There was previously a limitation in how Rollup could handle indices that had heterogeneous mappings (multiple, unrelated/non-overlapping mappings). The recommendation at the time was to configure a separate job per data “type”. For example, you might configure a separate job for each Beats module that you had enabled (one for process, another for filesystem, etc).

This recommendation was driven by internal implementation details that caused document counts to be potentially incorrect if a single “merged” job was used.

This limitation has since been alleviated.
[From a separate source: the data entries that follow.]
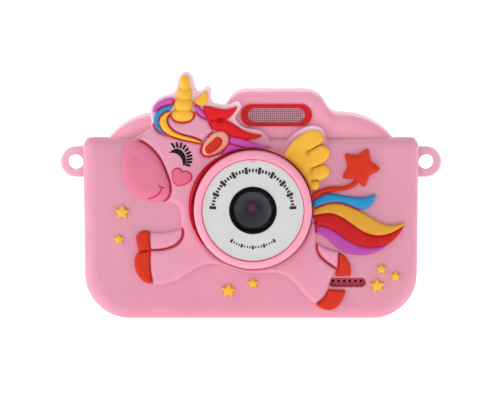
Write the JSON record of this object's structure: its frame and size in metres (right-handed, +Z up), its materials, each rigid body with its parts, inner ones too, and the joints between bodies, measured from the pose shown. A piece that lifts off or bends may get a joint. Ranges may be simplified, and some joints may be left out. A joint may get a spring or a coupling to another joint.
{
  "type": "kids digital camera",
  "caption": "Compact children's digital camera in a soft silicone jacket with a unicorn in relief, round lens ring, flash hump, rear screen and push buttons.",
  "frame": {"origin": "on the jacket's flat base, under the middle of the camera body", "axes": "+X to the right of a viewer who faces the lens, +Z up, the lens looks along -Y"},
  "size_m": [0.1198, 0.036, 0.0774],
  "materials": {
    "jacket_silicone": "matte moulded silicone, pale pink",
    "silicone_rose": "matte moulded silicone, deeper rose",
    "silicone_yellow": "matte moulded silicone, warm yellow",
    "silicone_purple": "matte moulded silicone, orchid purple",
    "silicone_blue": "matte moulded silicone, bright blue",
    "silicone_red": "matte moulded silicone, bright red",
    "silicone_orange": "matte moulded silicone, deep orange",
    "silicone_beige": "matte moulded silicone, flesh beige",
    "silicone_black": "satin printed black",
    "pink_plastic": "fine satin ABS, pink",
    "disc_silver": "silver grey satin sheet",
    "lens_black": "matte black with turned steps",
    "clear_lens": "clear, coated",
    "flash_red": "glossy red",
    "flash_clear": "clear, dotted",
    "reflector_chrome": "vacuum-plated reflector",
    "circuit_board": "green solder mask",
    "grille_rose": "satin dark rose",
    "speaker_steel": "pressed steel",
    "switch_black": "moulded black",
    "port_steel": "stamped, tin-plated steel",
    "card_black": "moulded black",
    "battery_wrap": "foil pouch",
    "lcd_black": "dark display cell in a metal tray",
    "flex_amber": "polyimide film",
    "screen_black": "black-backed acrylic window",
    "screw_steel": "zinc-plated steel",
    "button_white": "glossy white ABS"
  },
  "bodies": {
    "camera": {"battery": "battery_wrap", "board_screws": "screw_steel", "card_slot": "port_steel", "cheek_heart": "silicone_rose", "closed_eye": "silicone_black", "ear_inner": "silicone_orange", "ear_outer": "silicone_beige", "flash_bezel": "flash_red", "flash_led_board": "circuit_board", "flash_reflector": "reflector_chrome", "flash_window": "flash_clear", "forehead_tuft": "silicone_yellow", "front_cover": "pink_plastic", "hooves": "silicone_orange", "horn": "silicone_yellow", "housing_screws": "screw_steel", "lcd_flex": "flex_amber", "lcd_module": "lcd_black", "lens_barrel": "lens_black", "lens_face_disc": "disc_silver", "lens_glass": "clear_lens", "lens_hood": "lens_black", "lens_ring": "pink_plastic", "lens_ring_screws": "screw_steel", "lens_window": "clear_lens", "main_board": "circuit_board", "mane_blue": "silicone_blue", "mane_purple": "silicone_purple", "mane_red": "silicone_red", "mane_yellow": "silicone_yellow", "microphone": "speaker_steel", "muzzle": "silicone_rose", "rear_cover": "pink_plastic", "screen_window": "screen_black", "sensor_board": "circuit_board", "shooting_star": "silicone_orange", "silicone_jacket": "jacket_silicone", "small_stars": "silicone_yellow", "speaker": "speaker_steel", "speaker_grille": "grille_rose", "tact_switches": "switch_black", "tail_blue": "silicone_blue", "tail_purple": "silicone_purple", "tail_red": "silicone_red", "tail_yellow": "silicone_yellow", "top_switch_board": "circuit_board", "unicorn_body": "jacket_silicone", "usb_port": "port_steel", "wing": "silicone_yellow"},
    "shutter": {"shutter_button": "button_white"},
    "power": {"power_button": "button_white"},
    "card": {"memory_card": "card_black"},
    "up_key": {"up_button": "button_white"},
    "down_key": {"down_button": "button_white"},
    "left_key": {"left_button": "button_white"},
    "right_key": {"right_button": "button_white"},
    "ok_key": {"ok_button": "button_white"},
    "mode_key": {"mode_button": "button_white"},
    "playback_key": {"playback_button": "button_white"}
  },
  "joints": [
    {"name": "shutter_press", "type": "slide", "parent": "camera", "child": "shutter", "axis": [0, 0, -1], "range_m": [0, 0.0008], "stiffness_N_per_m": 300},
    {"name": "power_press", "type": "slide", "parent": "camera", "child": "power", "axis": [0, 0, -1], "range_m": [0, 0.0006], "stiffness_N_per_m": 300},
    {"name": "up_press", "type": "slide", "parent": "camera", "child": "up_key", "axis": [0, -1, 0], "range_m": [0, 0.0006], "stiffness_N_per_m": 300},
    {"name": "down_press", "type": "slide", "parent": "camera", "child": "down_key", "axis": [0, -1, 0], "range_m": [0, 0.0006], "stiffness_N_per_m": 300},
    {"name": "left_press", "type": "slide", "parent": "camera", "child": "left_key", "axis": [0, -1, 0], "range_m": [0, 0.0006], "stiffness_N_per_m": 300},
    {"name": "right_press", "type": "slide", "parent": "camera", "child": "right_key", "axis": [0, -1, 0], "range_m": [0, 0.0006], "stiffness_N_per_m": 300},
    {"name": "ok_press", "type": "slide", "parent": "camera", "child": "ok_key", "axis": [0, -1, 0], "range_m": [0, 0.0006], "stiffness_N_per_m": 300},
    {"name": "mode_press", "type": "slide", "parent": "camera", "child": "mode_key", "axis": [0, -1, 0], "range_m": [0, 0.0006], "stiffness_N_per_m": 300},
    {"name": "playback_press", "type": "slide", "parent": "camera", "child": "playback_key", "axis": [0, -1, 0], "range_m": [0, 0.0006], "stiffness_N_per_m": 300},
    {"name": "card_slide", "type": "slide", "parent": "camera", "child": "card", "axis": [1, 0, 0], "range_m": [0, 0.014]}
  ]
}
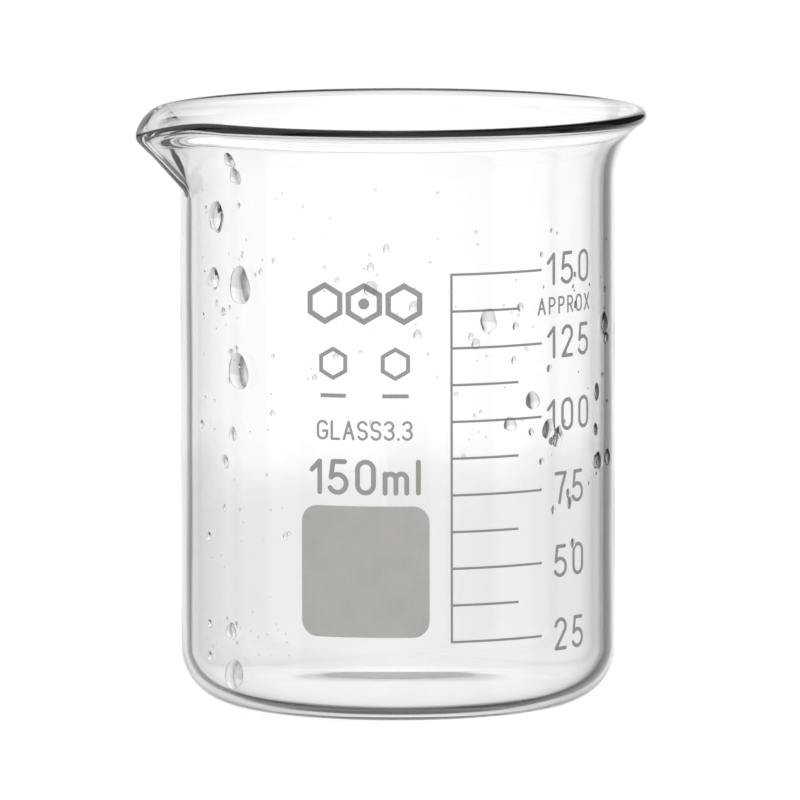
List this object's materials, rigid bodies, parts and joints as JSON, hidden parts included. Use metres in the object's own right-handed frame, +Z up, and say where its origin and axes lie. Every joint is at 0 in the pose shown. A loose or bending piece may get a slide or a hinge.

As of 6.4.0, it is now considered best practice to combine all rollup configurations into a single job.

As an example, if your index has two types of documents:

  1. {
  2. "timestamp": 1516729294000,
  3. "temperature": 200,
  4. "voltage": 5.2,
  5. "node": "a"
  6. }

and

  1. {
  2. "timestamp": 1516729294000,
  3. "price": 123,
  4. "title": "Foo"
  5. }

the best practice is to combine them into a single rollup job which covers both of these document types, like this:

  1. PUT _rollup/job/combined
  2. {
  3. "index_pattern": "data-*",
  4. "rollup_index": "data_rollup",
  5. "cron": "*/30 * * * * ?",
  6. "page_size": 1000,
  7. "groups": {
  8. "date_histogram": {
  9. "field": "timestamp",
  10. "fixed_interval": "1h",
  11. "delay": "7d"
  12. },
  13. "terms": {
  14. "fields": [ "node", "title" ]
  15. }
  16. },
  17. "metrics": [
  18. {
  19. "field": "temperature",
  20. "metrics": [ "min", "max", "sum" ]
  21. },
  22. {
  23. "field": "price",
  24. "metrics": [ "avg" ]
  25. }
  26. ]
  27. }

Doc counts and overlapping jobs

There was previously an issue with document counts on “overlapping” job configurations, driven by the same internal implementation detail. If there were two Rollup jobs saving to the same index, where one job is a “subset” of another job, it was possible that document counts could be incorrect for certain aggregation arrangements.

This issue has also since been eliminated in 6.4.0.